Even though the Conservatives counted on a more  bountiful  election “war chest,” they were outmaneuvered on the stump by savvy campaigning.  Trudeau visited more ridings than either Harper or Mulcair, espousing a positive message that clearly connected with Canadians looking for more optimistic leadership in Ottawa. 

Keen to tap into the prevailing positive vibes, Trudeau announced Tuesday that he plans to press ahead quickly with many of his campaign promises, starting with immediately pulling Canada out of the bombing campaign against ISIS in Syria. 

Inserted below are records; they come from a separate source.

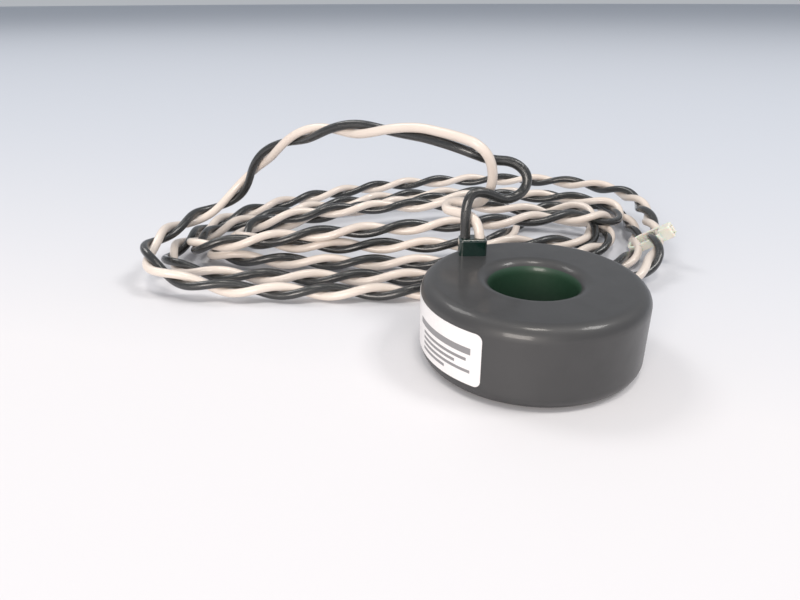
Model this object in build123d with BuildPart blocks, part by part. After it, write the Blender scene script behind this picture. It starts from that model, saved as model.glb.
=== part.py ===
from build123d import *
import os
from math import cos, pi, radians, sin, tan

# Solid-core current transformer on a twisted pair of leads.
# Millimetres, +Z up. The origin is the bore axis at the face that the body stands on.
os.makedirs("parts", exist_ok=True)

# Driving dimensions of the moulded body
BODY_DIAMETER = 50.0
BODY_HEIGHT = 18.6
WINDOW_DIAMETER = 19.5
EDGE_ROUND = 3.2
MOUTH_ROUND = 3.0
SIDE_WALL = 2.0
TUBE_WALL = 1.6
TOP_PLATE = 2.2
BASE_PLATE = 1.8
INNER_CORNER = 1.0

# The lip by which the base cover laps inside the shell's wall
LIP_THICKNESS = 1.0
LIP_HEIGHT = 2.2

# The wound core, from the strip outwards
STRIP_WIDTH = 7.0
STRIP_INNER_R = 13.9
STRIP_OUTER_R = 19.9
STRIP_BOTTOM = 4.7
CASE_WALL = 0.6
CASE_GAP = 0.1
WINDING_DEPTH = 0.9
WINDING_ROUND = 1.2
WRAP_THICKNESS = 0.25

# The small board inside, on top of the wound core
BOARD_THICKNESS = 0.8
BOARD_INNER_R = 13.4
BOARD_OUTER_R = 22.2
BOARD_FROM = 98.0
BOARD_TO = 186.0
PARTS_R = 17.8

# The leads: two insulated wires, twisted round each other beyond their first loops
WIRE_DIAMETER = 2.4
HOLE_CLEARANCE = 0.05
CONDUCTOR_DIAMETER = 0.8
PAIR_DIAMETER = 2 * WIRE_DIAMETER
LEAD_SPACING = 3.5
LEAD_START = 15.2

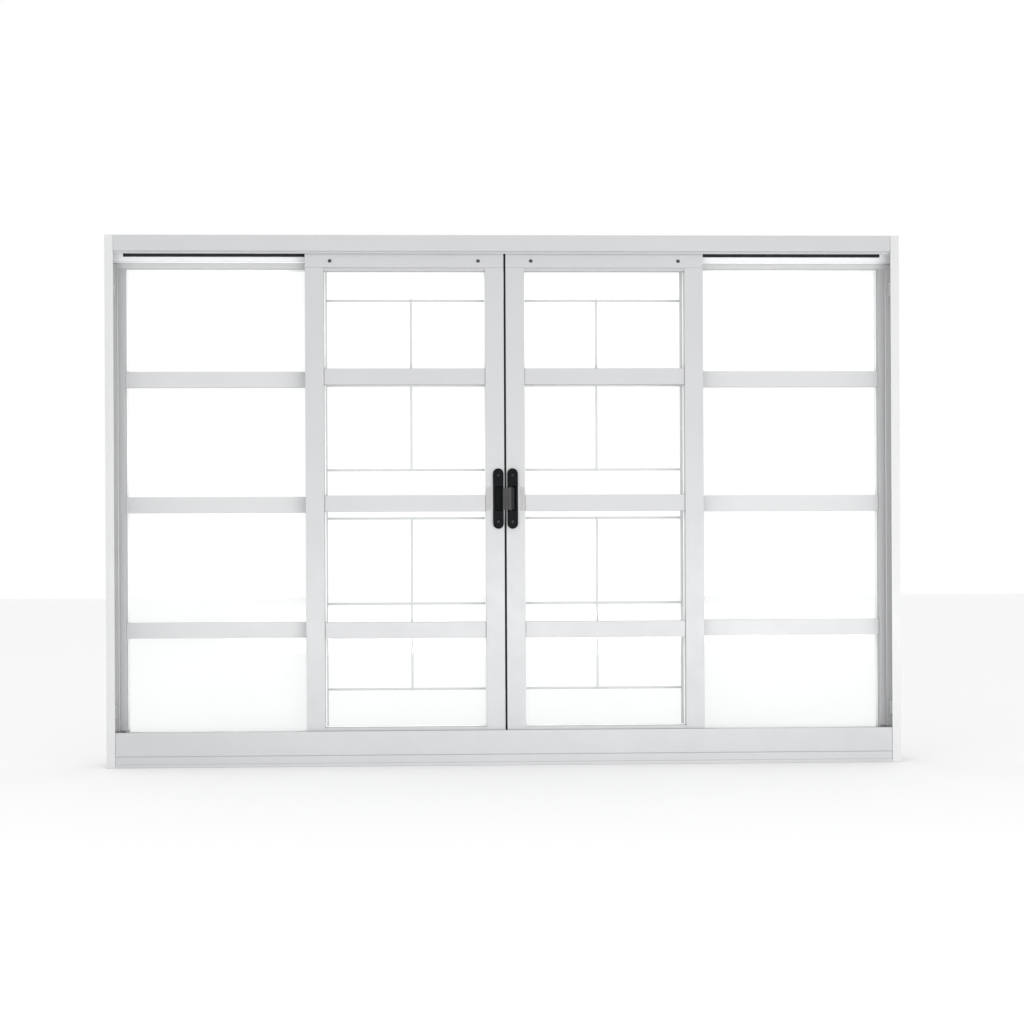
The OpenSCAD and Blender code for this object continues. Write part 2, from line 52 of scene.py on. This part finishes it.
def make_camera():
    """A camera in front of the window, a little left of its middle and above half its height."""
    data = bpy.data.cameras.new("camera")
    data.sensor_width = 36
    data.lens = 43.42
    data.shift_x = 0.0165
    data.shift_y = 0.0552
    camera = bpy.data.objects.new("camera", data)
    bpy.context.scene.collection.objects.link(camera)
    camera.location = (-0.0740, -2.3695, 0.3709)
    pitch_down, yaw_right, roll = 0.0, 0.0230, 0.00466
    look = Euler((math.pi / 2 - pitch_down, 0, -yaw_right), "XYZ").to_matrix()
    camera.rotation_euler = (look @ Euler((0, 0, -roll)).to_matrix()).to_euler()
    bpy.context.scene.camera = camera


make_camera()

# ---------------------------------------------------------------- materials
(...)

How soon and smoothly he will be able to implement the rest of his agenda is less clear.  It’s a complex, left-leaning list that includes tax breaks for the middle-class, more spending on infrastructure, the introduction of a national daycare program, the legalization and regulation of marijuana, increasing the number of Syrian refugees to 25,000 and electoral reforms, as well as reappraisal of plans to purchase F-35 fighter jets, amendments to controversial anti-terror legislation and a new debate on the recently signed Trans-Pacific Partnership.    

The spirit of change that Trudeau is promising was quickly taken up by Mexican President Enrique Peña Nieto, whose relationship with Harper had deteriorated to such an extent that he recently boycotted a North American Summit in Canada.  The Liberal Party victory gives “Mexico and Canada the opportunity to start a new stage in its relationship,” he tweeted Tuesday.   His administration has been highly critical of Harper’s 2009 move obliging Mexicans to obtain a visa to visit Canada, a result of the many claims by Mexicans for refugee status.

Trudeau has vowed to do away with the visa requirement and has stated that Mexico is a legitimate source of refugees.